Today’s guest blog post is written by Matthew Williams, Communications Intern at Accent on Business.
For a long time, networking evoked a negative albeit vivid image in my mind. A large group of middle-aged strangers getting together in a large conference room drinking, laughing at unfunny jokes, and passing around business cards all the while trying to sell insurance or burial plots. I’m not entirely sure where this image came from but I was certain it was not the game I wanted to play.
From the time I entered college until the time I left, I would constantly hear professors espouse the virtues of networking:
“It’s not just what you know,” they would say. “It’s about who you know. If you don’t learn to network the odds of finding a good job are slim.”
I’d like to say that hearing this message repeatedly over time softened my position on networking, but it didn’t. I convinced myself that I didn’t need to network because I was hard-working and talented and employers would notice that by looking at my professional, well-written resume.
After I woke up from this dream, I realized I should probably give networking a shot. I went to a few a networking events around town and discovered a new reason to dislike networking: I was horrible at it.

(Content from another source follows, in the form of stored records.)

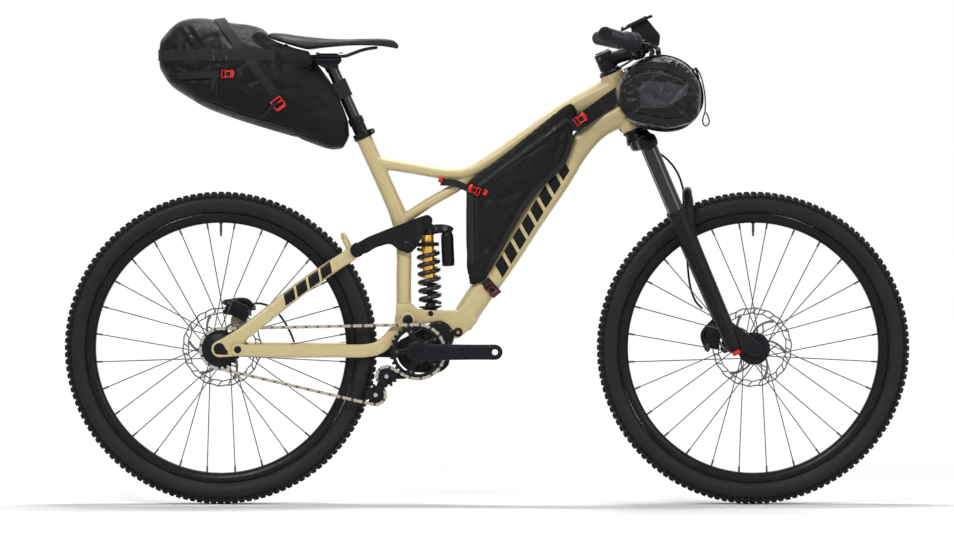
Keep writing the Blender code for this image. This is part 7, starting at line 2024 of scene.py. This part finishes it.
def skinRows(tree, xh, side):
    # y of the skin at each point of a grid of (x, h), nan where there is none
    hits = [[meeting(tree, x, h, side)[0] for x, h in row] for row in xh]
    return np.array([[hit.y if hit else np.nan for hit in row] for row in hits])


def webShape(grid, thick, normal):
    # strip of (n, m, 3) centre points thickened both ways along its normals into one closed shell
    top, low = grid + normal * thick / 2, grid - normal * thick / 2
    return gridShape(np.concatenate([top, low[:, ::-1]], axis=1))


def webPiece(name, grids, body, material=strapWeb, width=0.02):
    # one piece of webbing from several strips; its UV map runs in metres along and across each
    shapes, uvs = [], []
    for grid, normal in grids:
        n, m = grid.shape[:2]
        run = runOf(grid[:, m // 2])
        across = np.linspace(0, width, m)
        u = np.repeat(run[:, None], 2 * m, 1)
        v = np.tile(np.concatenate([across, across[::-1]]), (n, 1))
        shapes.append(webShape(grid, bags["webThick"], normal))
        uvs.append(np.stack([u.ravel(), v.ravel()], 1))
    piece = makePiece(name, shapes, material, body, (), angle=50, ride=False)
    uv = np.vstack(uvs)
    uvLayer = piece.data.uv_layers.new(name="UVMap")
    loops = np.empty(len(piece.data.loops), dtype=int)
    piece.data.loops.foreach_get("vertex_index", loops)
    uvLayer.data.foreach_set("uv", uv[loops].ravel())
    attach(piece, body)
    return piece


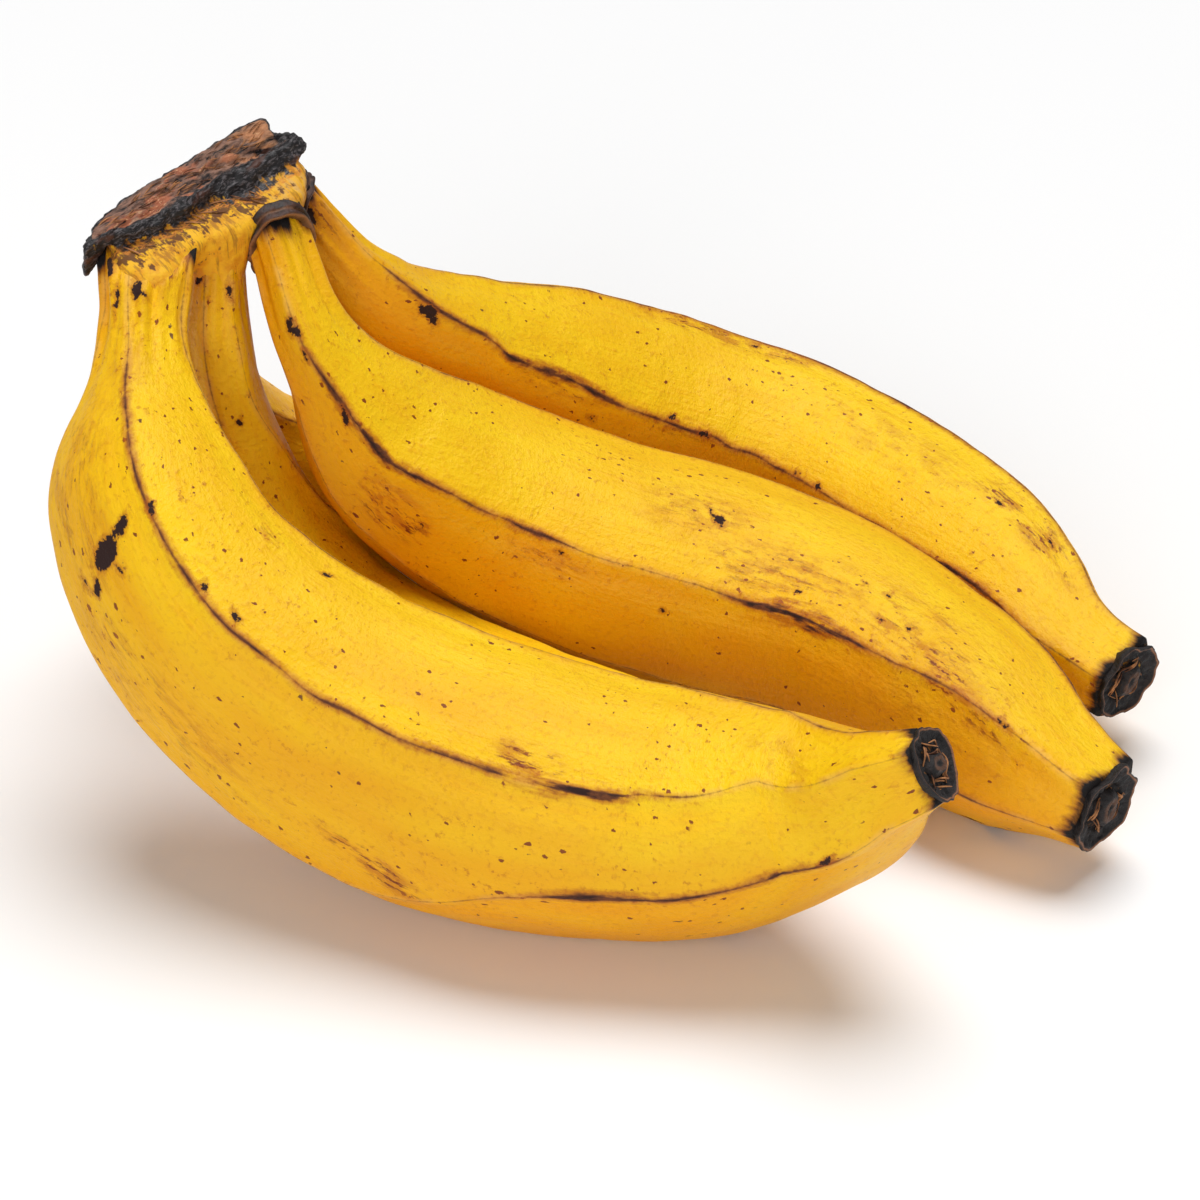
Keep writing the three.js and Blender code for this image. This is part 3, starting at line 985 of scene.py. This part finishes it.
class PeelGrid:
    """The places of one finger's peel: rings along it, and columns that crowd at its ridges."""

    def __init__(self, facts, order):
        self.length = facts["radii"][-1][0]
        ring_count = int((self.length + STALK_LEAD) * RINGS_PER_MILLIMETRE)
        self.distance = np.linspace(-STALK_LEAD, self.length, ring_count)
        self.radius = radius_at(facts, self.distance)
        self.ridges = ridge_angles(facts, order, self.distance)
        per_facet = int(2 * math.pi * self.radius.max() / RIDGE_COUNT / COLUMN_WIDTH)
        part = np.arange(per_facet) / per_facet
        part = part - CROWDING_AT_RIDGES * np.sin(2 * math.pi * part) / (2 * math.pi)
        width = (next_ridges(self.ridges) - self.ridges)[:, :, None]
        in_rings = (ring_count, -1)
        self.angle = (self.ridges[:, :, None] + part * width).reshape(in_rings)
        self.along = np.broadcast_to(self.distance[:, None], self.angle.shape)
        self.wide = np.broadcast_to(self.radius[:, None], self.angle.shape)
        self.after_ridge = (part * width).reshape(in_rings) * self.wide
        before_ridge = ((1 - part) * width).reshape(in_rings) * self.wide
        self.ridge_gap = np.minimum(self.after_ridge, before_ridge)
        self.facet = np.repeat(np.arange(RIDGE_COUNT), per_facet)
        self.past_ridge = self.after_ridge <= before_ridge
        around = outward_at(self.angle, np.array([1, 0]), np.array([0, 1]))
        far_along = self.along + 500 * order
        self.straight = np.concatenate([self.wide[..., None] * around, far_along[..., None]], -1)
        self.place = (self.along, self.angle, self.wide)

    def swell(self, wavelength, seed, stretch=1):
        """A ripple over the peel laid out straight; a low stretch draws it out lengthwise."""
        return ripple(self.straight * np.array([1, 1, stretch]), wavelength, seed)


def peel_lift(peel, facts, order, mark):
    """How far the peel stands off its plain section: ridges, hollows, swells, folds and marks."""
    ring_size = np.minimum(1, peel.radius / FULL_RELIEF_RADIUS)[:, None]
    lift = RIDGE_HEIGHT * ring_size * hill(peel.ridge_gap, 0, RIDGE_WIDTH)
    lift -= HOLLOW_DEPTH * ring_size * hill(peel.after_ridge, HOLLOW_FROM_RIDGE, HOLLOW_WIDTH)
    lift += 0.16 * ring_size * peel.swell(24, SEED["long_swell"] + order)
    lift += 0.06 * peel.swell(7, SEED["short_swell"] + order)
    fold_shape = np.cos(peel.angle * 9 + 0.05 * peel.along) + 0.7 * np.cos(peel.angle * 14 + 1.3)
    lift += facts["folds"] * fade(peel.along, 34, 6) * fold_shape
    return lift - MARK_DEPTH * fade(mark, -0.5, 0.5)


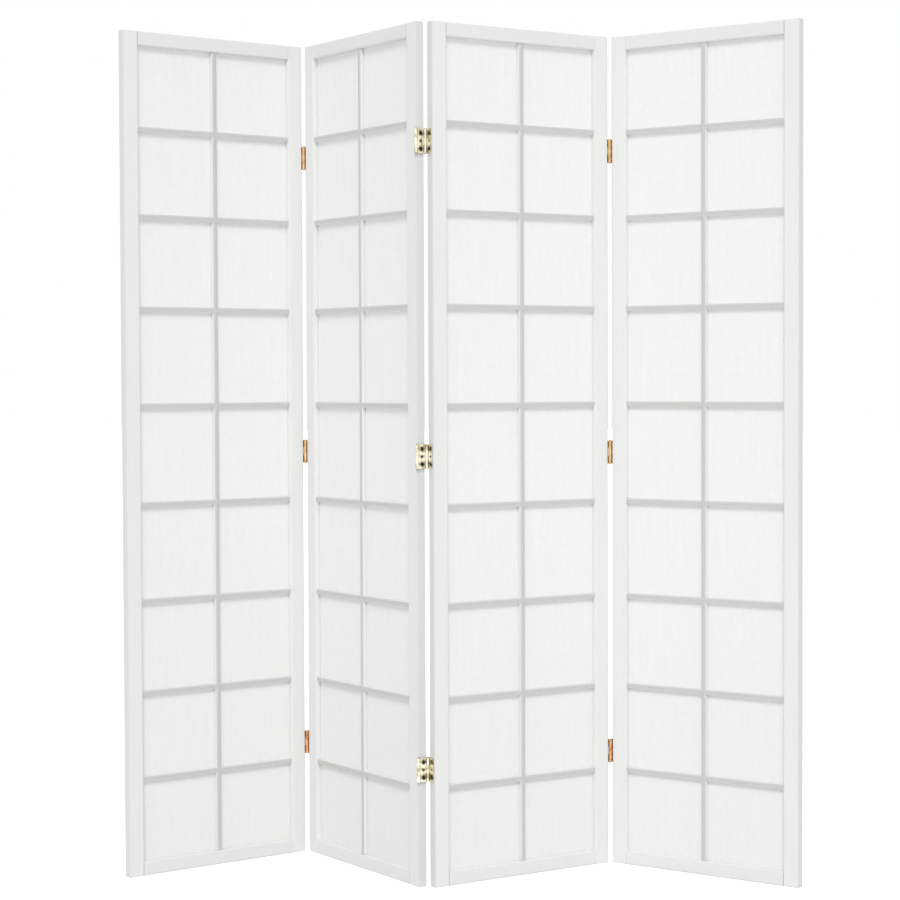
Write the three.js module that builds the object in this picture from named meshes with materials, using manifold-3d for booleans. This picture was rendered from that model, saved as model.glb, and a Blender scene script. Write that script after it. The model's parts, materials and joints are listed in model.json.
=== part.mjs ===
// Four-panel shoji folding screen: white-painted frames with a lattice of thin bars, paper
// pasted behind the lattice and held by a bead, and three two-way brass hinges at each joint
// between panels. Millimetres. +Z is up, -Y is the front, and the floor is Z = 0.

import * as THREE from 'three';
import { mergeVertices } from 'three/addons/utils/BufferGeometryUtils.js';
import Module from 'manifold-3d';

const wasm = await Module();
wasm.setup();

// ---------------------------------------------------------------- driving dimensions

// Panel frame
const PANEL_WIDTH = 450;
const PANEL_HEIGHT = 1790;
const FRAME_DEPTH = 20;
const STILE_WIDTH = 35;
const RAIL_HEIGHT = 30;
const FRONT_ROUND = 2.5; // radius on the two front edges of a stile or rail
const BACK_EASE = 1; // chamfer on their two back edges
const END_EASE = 1; // chamfer round the ends of a stile

// Frame joints
const TENON_LENGTH = 22;
const TENON_HEIGHT = 20;
const TENON_THICKNESS = 6;
const TENON_SETBACK = 4; // front face of the frame to the front of the tenon

// Lattice
const ROWS = 9;
const ROW_SWELL = 0.09; // the middle row is this share taller than the mean, the end rows shorter
const BAR_WIDTH = 12;
const BAR_DEPTH = 9;
const BAR_ROUND = 4; // radius on the two front edges of a bar
const BAR_SETBACK = 2; // front face of the frame to the front of the bars
const STUB_LENGTH = 6;
const STUB_WIDTH = 7;
const STUB_THICKNESS = 5;

// Paper and the bead that holds it
const REBATE_WIDTH = 8;
const PAPER_THICKNESS = 0.4;
const BEAD_DEPTH = 6;

// Fits
const FIT = 0.3; // clearance between pieces that seat on or in each other

// Two-way hinge: left leaf, link plate with two pins, right leaf
const HINGE_HEIGHT = 50;
const HINGE_INSET = 245; // end of the panel to the middle of the top and bottom hinges
const LEAF_THICKNESS = 1.5;
const LINK_THICKNESS = 1.5;
const PLATE_SPACE = 1.35; // air between a closed leaf and the link plate
const LEAF_SHORT = 5.5; // a leaf stops this far from the face opposite its own knuckles
const PIN_RADIUS = 1.6;
const PIN_PROUD = 1.5; // pin axis to the face of the panel
const PIN_OVERHANG = 0.8; // end of the pin beyond the last knuckle
const SCREWS_PER_LEAF = 3;
const SCREW_PITCH = 16;
const SCREW_HEAD_RADIUS = 2.9;
const SCREW_SHANK_RADIUS = 1.5;
const ACCESS_RADIUS = 3.6; // holes in the link plate that a screwdriver passes through

// How the screen stands: turn of the first panel, and how each joint is folded (degrees)
const FIRST_PANEL_TURN = 40;
const FOLDS = [
  { pin: 'front', turn: -94 },
  { pin: 'back', turn: 89.5 },
  { pin: 'front', turn: -69 },
];

// Fineness of the round forms
const FRAME_ROUND_STEPS = 2;
const BAR_ROUND_STEPS = 2;
const BARREL_SIDES = 10;
const BORE_SIDES = 8;
const SCREW_HOLE_SIDES = 6;

// ---------------------------------------------------------------- derived dimensions

const openingWidth = PANEL_WIDTH - 2 * STILE_WIDTH;
const openingTop = PANEL_HEIGHT - RAIL_HEIGHT;
const ledgeDepth = BAR_SETBACK + BAR_DEPTH; // front face of the frame to the ledge for the paper
const railMiddles = [RAIL_HEIGHT / 2, PANEL_HEIGHT - RAIL_HEIGHT / 2];
const hingeMiddles = [HINGE_INSET, PANEL_HEIGHT / 2, PANEL_HEIGHT - HINGE_INSET];

const barrelRadius = LINK_THICKNESS / 2 + PLATE_SPACE + LEAF_THICKNESS;
const halfGap = barrelRadius + FIT; // pins' plane to the edge of either panel
const plateStart = barrelRadius + 2 * FIT; // pin axis to the near edge of a plate
const knuckleHeight = (HINGE_HEIGHT - 2 * FIT) / 3;
const frontPinY = -PIN_PROUD;
const backPinY = FRAME_DEPTH + PIN_PROUD;

// Heights of the cross bars' middles: the rows swell towards the middle of the panel
const meanRow = (openingTop - RAIL_HEIGHT) / ROWS;
const barHeights = [];
let rowTop = RAIL_HEIGHT;
for (let row = 0; row < ROWS - 1; row++) {
  rowTop += meanRow * (1 - ROW_SWELL * Math.cos((2 * Math.PI * (row + 0.5)) / ROWS));
  barHeights.push(rowTop);
}

// ---------------------------------------------------------------- materials

const whitePaint = () =>
  new THREE.MeshStandardMaterial({ color: 0xf0f0ee, roughness: 0.5, metalness: 0 });
const shojiPaper = () =>
  new THREE.MeshStandardMaterial({ color: 0xf6f5f1, roughness: 0.9, metalness: 0 });
const brass = () =>
  new THREE.MeshStandardMaterial({ color: 0xc79a4e, roughness: 0.3, metalness: 1 });

// ---------------------------------------------------------------- solid tools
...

For reasons I can’t quite explain, these events remind me of my high school days. In high school, I was pretty shy and didn’t talk to a lot of people. I was the kid who spent his lunch time eating alone at the far end of the table while everyone else made plans for the weekend. I eventually grew out of this practice and have become quite the social butterfly, which gave me reason to believe I’d be good at networking. I was wrong.
The low point came when I signed up to go to a young professional’s networking event at the local baseball stadium. It was designed to be an evening of fun where one could enjoy beer, brats, baseball and business talk. Knowing I had struck out on previous networking endeavors, I made a plan. Because the food would be served first, I would get to the stadium early, find a table that offered an excellent view of the field and sit right in the center. This would force the action my way. People would sit down, we’d talk, they’d love me, and I’d walk away more connected than when I’d walked in.
As is often the case, life gets in the way of perfect plans. About five minutes after pulling out my driveway, I realized that I didn’t have my wallet. I stopped, turned, around, and went back for my wallet. Unfortunately, I had no idea where it was. I spent fifteen minutes tearing up my apartment before finding it. Sweaty and flustered (it was summer and I was overdressed), I headed back out. Apparently, during the fifteen minute period I was looking for my wallet, everyone in the suburbs decide to hop on the interstate and head into the city. After finally making it downtown, I had five minutes to find a parking spot and get into the stadium to be on time to execute my plan.
Twenty minutes and a gallon of sweat later, I found a place to park. By this time I was officially late. I strolled into the park in my well-pressed long sleeved shirt sporting a tie and sweater. In July. At a baseball game. Outside. Uncomfortable but not completely discouraged, I tried to find a table with a good view in the hopes than I could salvage my plan. I sat down and not too long afterwards a couple sat next to me. Like I had done so many times in the past, I froze. I didn’t introduce myself and they talked to each other as if they didn’t even see me there. By the time the national anthem started blaring, I was ready to go home. I was more interested in networking than watching a minor-league baseball game. I don’t even like baseball. The only consolation was that I’d won a door prize which entitled me to a dozen gourmet cookies.
As I drove back home drowning my sorrows in soft-baked white chocolate macadamia nut cookies, I tried to figure out why it was that these events were causing me so much stress. Why did I keep running into my cocoon instead of spreading my wings?
The realization I came to was simple, but helpful nonetheless. The reason I find everyday conversations with strangers manageable is because I don’t place a large amount of pressure on them. If I make a connection, that’s great. If not, then that’s Okay too. Networking is important and can lead to great things. However, pressure and unrealistic expectations can short-circuit the process before it even begins.